Die ausgewählten Objekte zeigen die Entwicklung der Wiener Judenschaft vom Toleranzpatent Joseph II. aus dem Jahr 1782, über die Errichtung des Stadttempels, die Schaffung des „Wiener Ritus’“, die Konsolidierung der Israelitischen Kultusgemeinde, über Emanzipation und Gleichstellung, die florierende Gemeinde in der zweiten Hälfte des 19. und im ersten Drittel des 20. Jahrhunderts bis hin zu ihrer Zerstörung durch die Schoa.
Felicitas Heimann-Jelinek und Daniela Schmid
Über die Sammlung
Die Sammlung der Zeremonialobjekte bezeugt die große Liebe und Hingabe der diversen Gemeindemitglieder, in großen wie auch kleinen, reicheren oder verarmten Gemeinden, welche die Herstellung von so bedeutendem Tora-Schmuck ermöglichten. Weiters erkennt man eindeutig den Kunststil des jeweiligen Landes, was auf eine kulturelle Integration der jüdischen Gemeinden schließen lässt. Gleiches gilt für die Architektur der Synagogen in allen verschiedenen Ländern wie aus der Postkartensammlung so eindeutig sichtbar wird.

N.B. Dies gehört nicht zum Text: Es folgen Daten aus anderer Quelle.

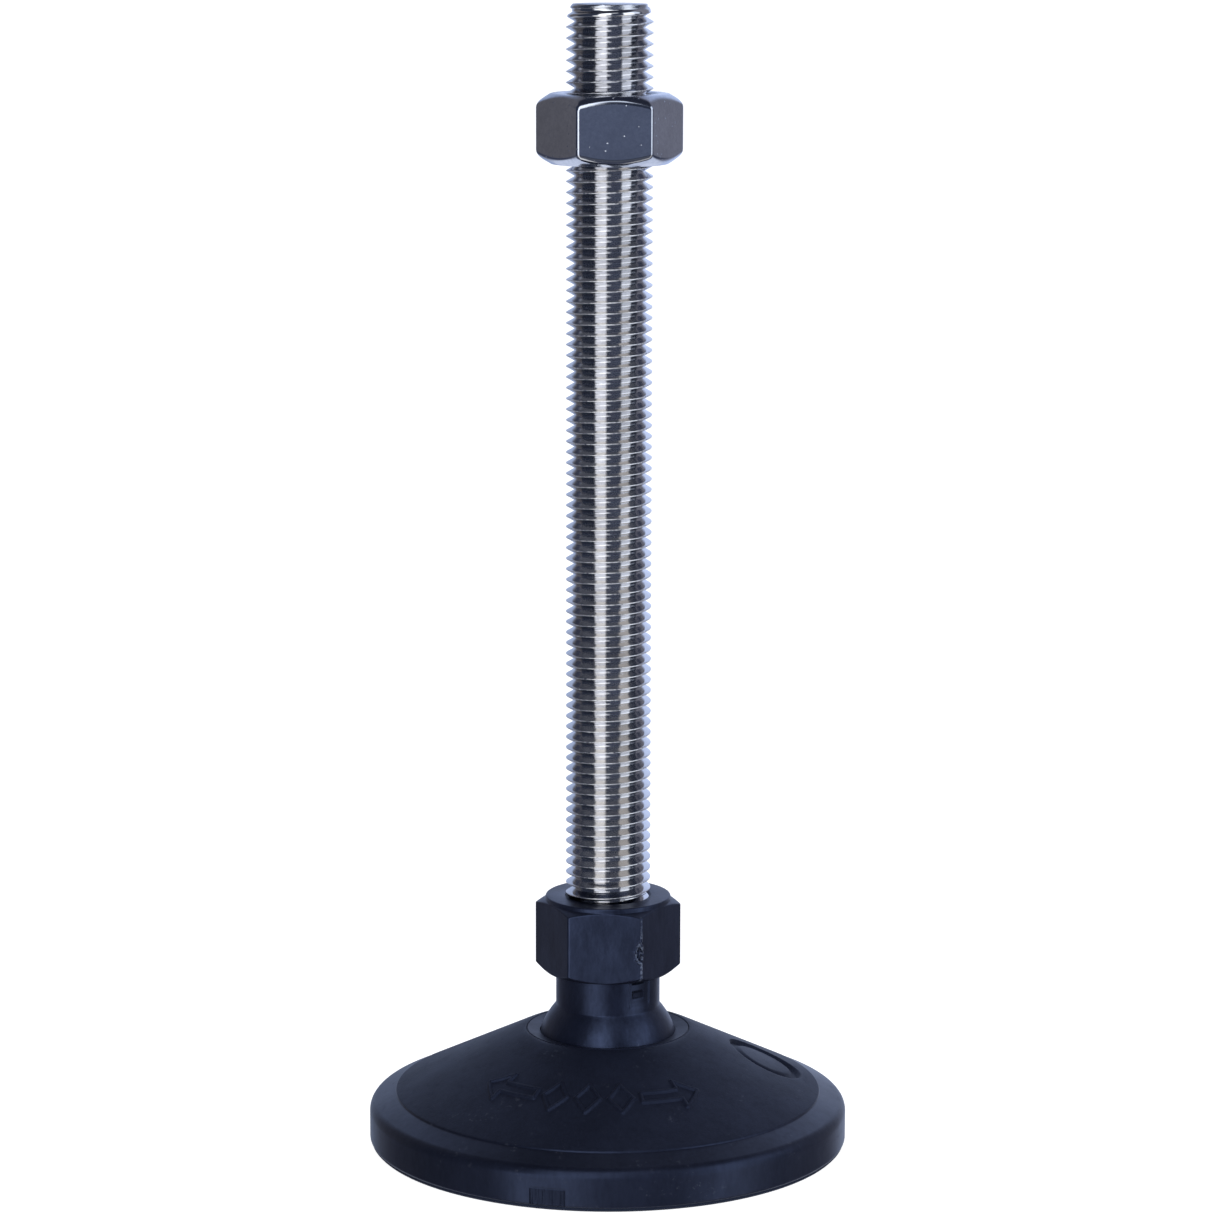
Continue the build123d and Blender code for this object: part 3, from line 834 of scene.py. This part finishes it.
def build_world():
    """White to the camera; reflections see a dark studio with two tall softboxes and a brighter back."""
    world = bpy.data.worlds.new("studio")
    world.use_nodes = True
    bpy.context.scene.world = world
    tree = world.node_tree
    x, y, z = split_xyz(tree, node(tree, "ShaderNodeTexCoord").outputs["Generated"])
    # in degrees: around from the front, positive to the right, away the same unsigned, height above level
    around = math(tree, "DEGREES", math(tree, "ARCTAN2", x, math(tree, "MULTIPLY", y, -1.0)))
    height = math(tree, "DEGREES", math(tree, "ARCSINE", z))
    away = math(tree, "ABSOLUTE", around)
    leaning = math(tree, "SUBTRACT", around, ranged(tree, height, 0, 14, -13.0, 0.0))
    right = ranged(tree, x, -0.04, 0.04, 0, 1, smooth=True)

    def ramp(value, low, high):
        return ranged(tree, value, low, high, 0, 1, smooth=True)

    def band(value, low, high, soft):
        fall = ranged(tree, value, high - soft, high + soft, 1, 0, smooth=True)
        return math(tree, "MULTIPLY", ramp(value, low - soft, low + soft), fall)

    def both(first, second):
        return math(tree, "MULTIPLY", first, second)

    def sides(left_paint, right_paint):
        return mix_colour(tree, right, left_paint, right_paint)

    main = band(leaning, -33.5, 3, 4.0)
    side = band(around, 41, 75, 3.0)
    boxes_low = band(height, -78, -24, 5.0)
    # each paint covers those before it wherever its mask is 1
    layers = [
        (sides((0.165, 0.16, 0.175), (0.25, 0.255, 0.31)), band(away, 104, 200, 4.0)),
        ((0.07, 0.08, 0.125), both(band(away, 109, 134, 4.0), band(height, -32, -11, 3.0))),
        ((0.14, 0.165, 0.24), both(band(around, -4, 38, 4.0), band(height, -20, 10, 5.0))),
        ((0.03, 0.035, 0.055), ramp(height, 50, 62)),
        ((0.13, 0.14, 0.17), ramp(height, -24, -34)),
        ((0.09, 0.10, 0.14), ramp(height, -48, -54)),
        (sides((0.44, 0.53, 0.76), (0.68, 0.8, 1.12)),
         both(ramp(away, 136, 156), band(height, -60, 46, 9.0))),
        ((0.95, 1.02, 1.2), both(ramp(away, 104, 124), ramp(height, -24, -34))),
        ((0.9, 1.0, 1.2), both(band(around, 62, 96, 4.0), band(height, 14, 50, 6.0))),
        ((1.3, 1.37, 1.5), both(band(around, -25, 28, 6.0), band(height, 50, 63, 4.0))),
        ((0.75, 0.72, 0.68), both(side, boxes_low)),
        ((1.5, 1.6, 1.75), both(side, band(height, -22, 45, 4.0))),
        ((1.35, 1.32, 1.25), both(main, boxes_low)),
        ((1.85, 1.9, 2.0), both(main, band(height, -26, 0, 3.0))),
        ((2.05, 2.12, 2.22), both(main, band(height, -9, 57, 5.0))),
    ]
    colour = (0.04, 0.05, 0.08)
    for paint, mask in layers:
        colour = mix_colour(tree, mask, colour, paint)
    seen = node(tree, "ShaderNodeLightPath").outputs["Is Camera Ray"]
    shown = mix_colour(tree, seen, colour, (1.0, 1.0, 1.0))
    tree.links.new(shown, tree.nodes["Background"].inputs["Color"])


def area_light(name, place, aim, size, power):
    data = bpy.data.lights.new(name, "AREA")
    data.shape = "DISK"
    data.size = size
    data.energy = power
    light = bpy.data.objects.new(name, data)
    light.location = place
    light.rotation_euler = (Vector(aim) - Vector(place)).to_track_quat("-Z", "Y").to_euler()
    light.visible_glossy = False
    bpy.context.scene.collection.objects.link(light)


CAMERA_DISTANCE = 0.7449
CAMERA_HEIGHT = 0.2377
CAMERA_TILT = 10.762
CAMERA_ROLL = 0.12
CAMERA_LENS = 120.069
CAMERA_SHIFT = 0.03
CAMERA_SIDE = -0.0013


def build_camera():
    data = bpy.data.cameras.new("camera")
    data.sensor_width = 36.0
    data.lens = CAMERA_LENS
    data.shift_x = CAMERA_SIDE
    data.shift_y = CAMERA_SHIFT
    camera = bpy.data.objects.new("camera", data)
    camera.location = (0, -CAMERA_DISTANCE, CAMERA_HEIGHT)
    aim = Matrix.Rotation(radians(90 - CAMERA_TILT), 3, "X") @ Matrix.Rotation(radians(CAMERA_ROLL), 3, "Z")
    camera.rotation_euler = aim.to_euler()
    bpy.context.scene.collection.objects.link(camera)
    bpy.context.scene.camera = camera


build_floor()
build_world()
area_light("top_light", (0, 0.2, 1.6), (0, 0, 0), 1.6, 8.0)
build_camera()
bpy.context.scene.view_settings.view_transform = "Standard"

Die Sammlung der Edikte, die einen weiteren Sammlungsbestand von Ariel Muzicant darstellt, vermittelt uns einen Einblick in den Überlebenskampf der jüdischen Gemeinden. Es war fast alles verboten oder nur unter extrem unfairen Bedingungen erlaubt. Wie konnte man wirtschaftlich und kulturell überleben?
Die faszinierende Ex Libris Sammlung ist Beweis einer kaum nachvollziehbaren, im wahrsten Sinne des Wortes unfassbaren Breite an gesammelten Büchern in den Bibliotheken der intellektuellen jüdischen Oberschicht.
Wieviel mehr an Fortschritt im Bereich der Wissenschaft hätte es gegeben, wenn die Besitzer dieser Bücher ihre Kinder in Ruhe und Sicherheit hätten großziehen können und das intellektuelle Schaffen nicht durch Emigration oder Deportation behindert oder beendet worden wäre.
Die Bedeutung Wiens als Mittelpunkt jüdischen Lebens, Hauptaugenmerk der Sammlung Ariel Muzicant, wird nicht zuletzt daran erkennbar, dass die Wiedergeburt Israels als nationale Heimat des jüdischen Volkes im zionistischen Wien Theodor Herzls und seiner Vereine seinen Ursprung nahm, was durch eine Vielzahl an Archivalien der Sammlung belegt ist.